OBJECTIVE: All of the records below need to be copied exactly.

RECORDS PROVIDED:
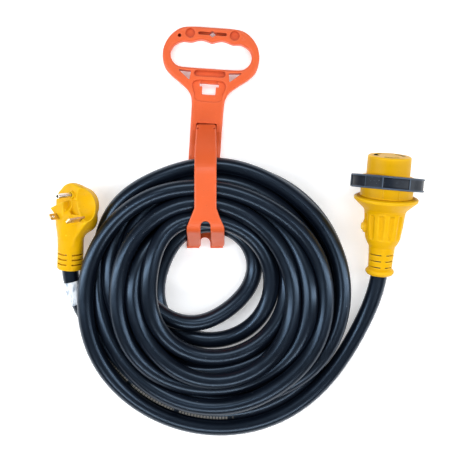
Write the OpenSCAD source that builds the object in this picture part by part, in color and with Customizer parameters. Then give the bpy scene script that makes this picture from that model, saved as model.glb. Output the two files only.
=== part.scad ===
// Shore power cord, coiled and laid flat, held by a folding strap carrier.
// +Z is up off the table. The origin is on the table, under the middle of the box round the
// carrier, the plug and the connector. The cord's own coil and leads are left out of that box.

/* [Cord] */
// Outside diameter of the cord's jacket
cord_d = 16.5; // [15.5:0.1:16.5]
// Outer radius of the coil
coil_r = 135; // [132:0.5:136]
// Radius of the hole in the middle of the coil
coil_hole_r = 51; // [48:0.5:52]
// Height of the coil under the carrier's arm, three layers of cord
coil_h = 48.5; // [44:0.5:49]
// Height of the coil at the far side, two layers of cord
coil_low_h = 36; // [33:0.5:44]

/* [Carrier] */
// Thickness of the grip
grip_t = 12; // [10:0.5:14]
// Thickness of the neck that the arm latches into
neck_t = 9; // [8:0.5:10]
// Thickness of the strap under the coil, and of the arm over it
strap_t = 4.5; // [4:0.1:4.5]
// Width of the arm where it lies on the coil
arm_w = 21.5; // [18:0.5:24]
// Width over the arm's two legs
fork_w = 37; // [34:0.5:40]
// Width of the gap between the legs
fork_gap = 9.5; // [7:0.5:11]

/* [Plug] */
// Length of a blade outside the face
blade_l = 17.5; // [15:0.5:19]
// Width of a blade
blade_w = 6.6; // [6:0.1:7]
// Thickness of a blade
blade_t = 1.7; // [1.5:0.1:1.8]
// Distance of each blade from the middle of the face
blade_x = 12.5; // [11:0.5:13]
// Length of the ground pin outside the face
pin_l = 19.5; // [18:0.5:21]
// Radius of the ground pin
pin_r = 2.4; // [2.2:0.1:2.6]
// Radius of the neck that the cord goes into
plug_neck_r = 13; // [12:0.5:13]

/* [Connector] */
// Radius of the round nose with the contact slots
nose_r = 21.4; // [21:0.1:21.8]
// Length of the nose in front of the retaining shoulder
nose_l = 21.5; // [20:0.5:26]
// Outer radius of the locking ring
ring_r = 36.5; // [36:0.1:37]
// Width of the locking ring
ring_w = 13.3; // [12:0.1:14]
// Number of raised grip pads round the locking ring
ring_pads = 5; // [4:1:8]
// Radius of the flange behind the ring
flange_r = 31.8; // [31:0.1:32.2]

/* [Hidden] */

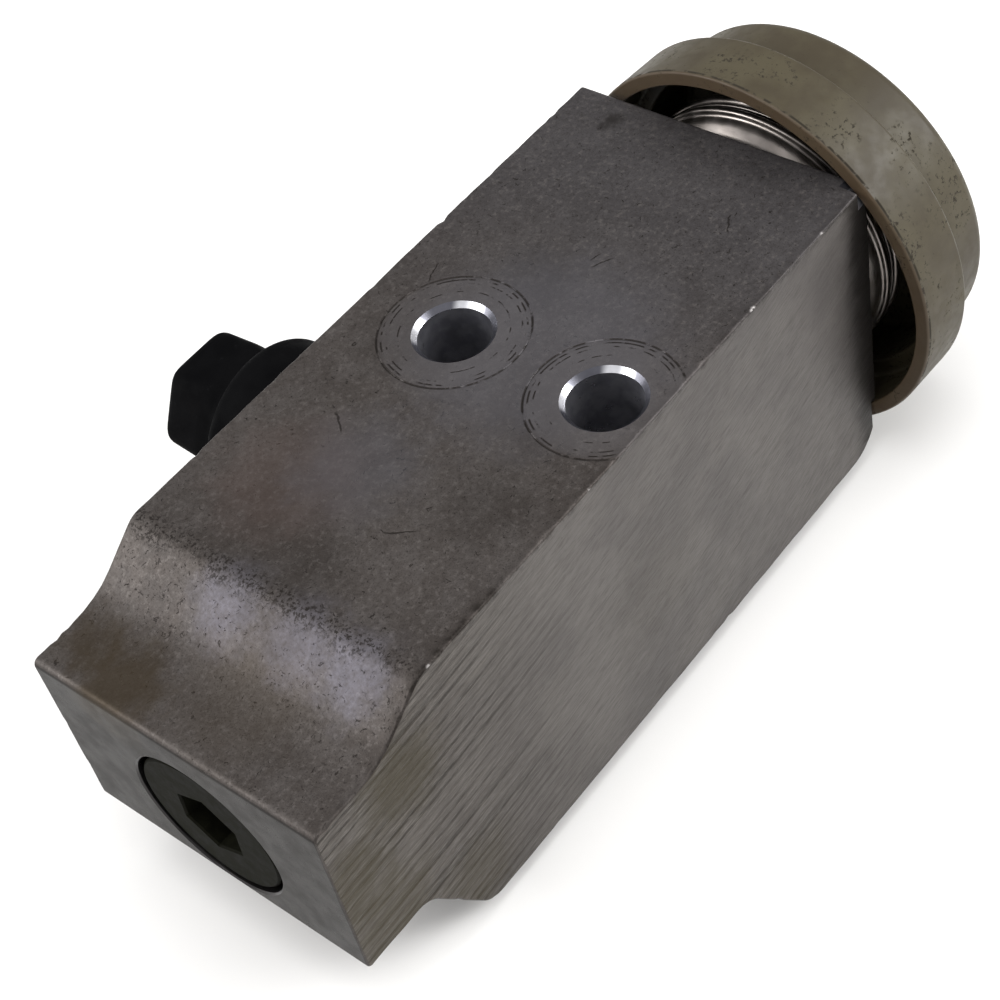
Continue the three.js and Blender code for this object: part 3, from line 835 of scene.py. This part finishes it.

PROBLEM SOLUTION:
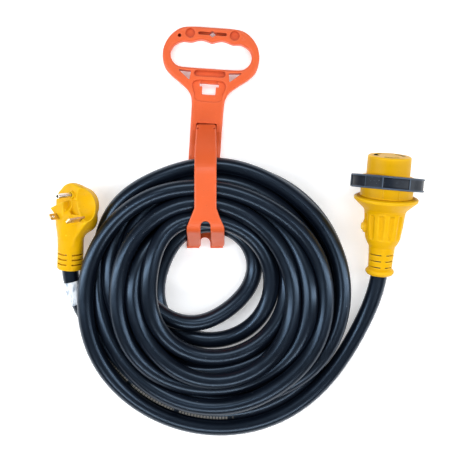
Write the OpenSCAD source that builds the object in this picture part by part, in color and with Customizer parameters. Then give the bpy scene script that makes this picture from that model, saved as model.glb. Output the two files only.
=== part.scad ===
// Shore power cord, coiled and laid flat, held by a folding strap carrier.
// +Z is up off the table. The origin is on the table, under the middle of the box round the
// carrier, the plug and the connector. The cord's own coil and leads are left out of that box.

/* [Cord] */
// Outside diameter of the cord's jacket
cord_d = 16.5; // [15.5:0.1:16.5]
// Outer radius of the coil
coil_r = 135; // [132:0.5:136]
// Radius of the hole in the middle of the coil
coil_hole_r = 51; // [48:0.5:52]
// Height of the coil under the carrier's arm, three layers of cord
coil_h = 48.5; // [44:0.5:49]
// Height of the coil at the far side, two layers of cord
coil_low_h = 36; // [33:0.5:44]

/* [Carrier] */
// Thickness of the grip
grip_t = 12; // [10:0.5:14]
// Thickness of the neck that the arm latches into
neck_t = 9; // [8:0.5:10]
// Thickness of the strap under the coil, and of the arm over it
strap_t = 4.5; // [4:0.1:4.5]
// Width of the arm where it lies on the coil
arm_w = 21.5; // [18:0.5:24]
// Width over the arm's two legs
fork_w = 37; // [34:0.5:40]
// Width of the gap between the legs
fork_gap = 9.5; // [7:0.5:11]

/* [Plug] */
// Length of a blade outside the face
blade_l = 17.5; // [15:0.5:19]
// Width of a blade
blade_w = 6.6; // [6:0.1:7]
// Thickness of a blade
blade_t = 1.7; // [1.5:0.1:1.8]
// Distance of each blade from the middle of the face
blade_x = 12.5; // [11:0.5:13]
// Length of the ground pin outside the face
pin_l = 19.5; // [18:0.5:21]
// Radius of the ground pin
pin_r = 2.4; // [2.2:0.1:2.6]
// Radius of the neck that the cord goes into
plug_neck_r = 13; // [12:0.5:13]

/* [Connector] */
// Radius of the round nose with the contact slots
nose_r = 21.4; // [21:0.1:21.8]
// Length of the nose in front of the retaining shoulder
nose_l = 21.5; // [20:0.5:26]
// Outer radius of the locking ring
ring_r = 36.5; // [36:0.1:37]
// Width of the locking ring
ring_w = 13.3; // [12:0.1:14]
// Number of raised grip pads round the locking ring
ring_pads = 5; // [4:1:8]
// Radius of the flange behind the ring
flange_r = 31.8; // [31:0.1:32.2]

/* [Hidden] */

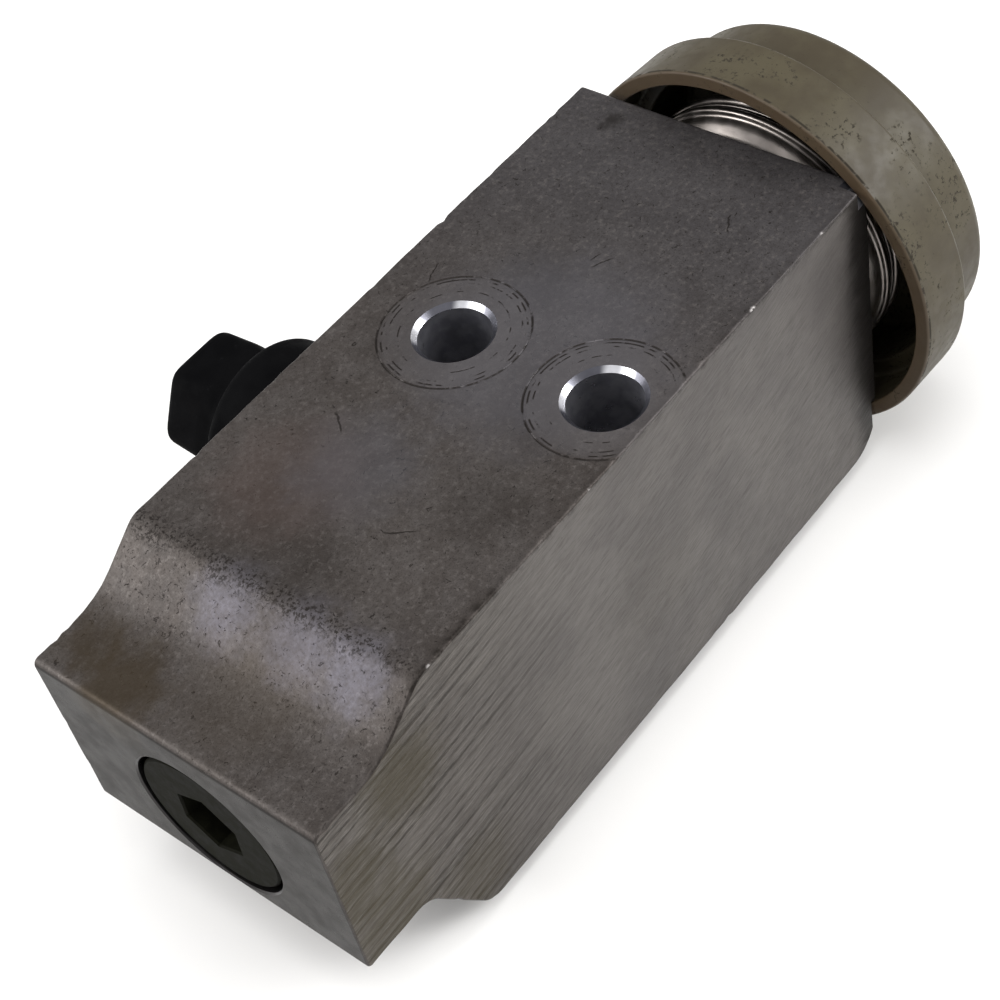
Continue the three.js and Blender code for this object: part 3, from line 835 of scene.py. This part finishes it.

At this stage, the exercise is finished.